Speedup FastText tests (@horpto, #1686)
Add optimization for SlicedCorpus.__len__ (@horpto, #1679)
Make word_vec return immutable vector. Fix #1651 (@CLearERR, #1662)
Drop Win x32 support & add rolling builds (@menshikh-iv, #1652)
Fix scoring function in Phrases. Fix #1533, #1635 (@michaelwsherman, #1573)
Add configuration for flake8 to setup.cfg (@mcobzarenco, #1636)
Add build_vocab_from_freq to Word2Vec, speedup scan_vocab (@jodevak, #1599)
Add most_similar_to_given method for KeyedVectors (@TheMathMajor, #1582)
Add __getitem__ method to Sparse2Corpus to allow direct queries (@isamaru, #1621)

🔴 Bug fixes:

Add single core mode to CoherenceModel. Fix #1683 (@horpto, #1685)
Fix ResourceWarnings in tests. Partially fix #1519 (@horpto, #1660)
Fix DeprecationWarnings generated by deprecated assertEquals. Partial fix #1519 (@poornagurram, #1658)
Fix DeprecationWarnings for regex string literals. Fix #1646 (@franklsf95, #1649)
Fix pagerank algorithm. Fix #805 (@xelez, #1653)
Fix FastText inconsistent dtype. Fix #1637 (@mcobzarenco, #1638)
Fix test_filename_filtering test (@nehaljwani, #1647)

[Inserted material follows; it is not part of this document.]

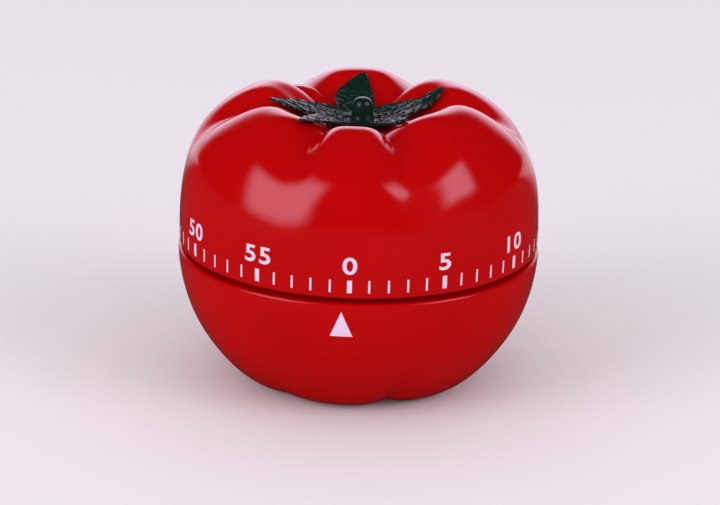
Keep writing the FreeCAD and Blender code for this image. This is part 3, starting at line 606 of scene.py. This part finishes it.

📚 Tutorial and doc improvements:

Fix code/docstring style (@menshikh-iv, #1650)
Update error message for supervised FastText. Fix #1498 (@ElSaico, #1645)
Add "DOI badge" to README. Fix #1610 (@dphov, #1639)
Remove duplicate annoy notebook. Fix #1415 (@Karamax, #1640)
Fix duplication and wrong markup in docs (@horpto, #1633)
Refactor dendrogram & topic network notebooks (@parulsethi, #1571)
Fix release badge (@menshikh-iv, #1631)

⚠️ Deprecation part (will come into force in the next major release)

Remove
- gensim.examples
- gensim.nosy
- gensim.scripts.word2vec_standalone
- gensim.scripts.make_wiki_lemma
- gensim.scripts.make_wiki_online
- gensim.scripts.make_wiki_online_lemma
- gensim.scripts.make_wiki_online_nodebug
- gensim.scripts.make_wiki
Move
- gensim.scripts.make_wikicorpus ➡ gensim.scripts.make_wiki.py
- gensim.summarization ➡ gensim.models.summarization
- gensim.topic_coherence ➡ gensim.models._coherence
- gensim.utils ➡ gensim.utils.utils (old imports will continue to work)
- gensim.parsing.* ➡ gensim.utils.text_utils

Also, we'll create experimental subpackage for unstable models. Specific lists will be available in the next major release.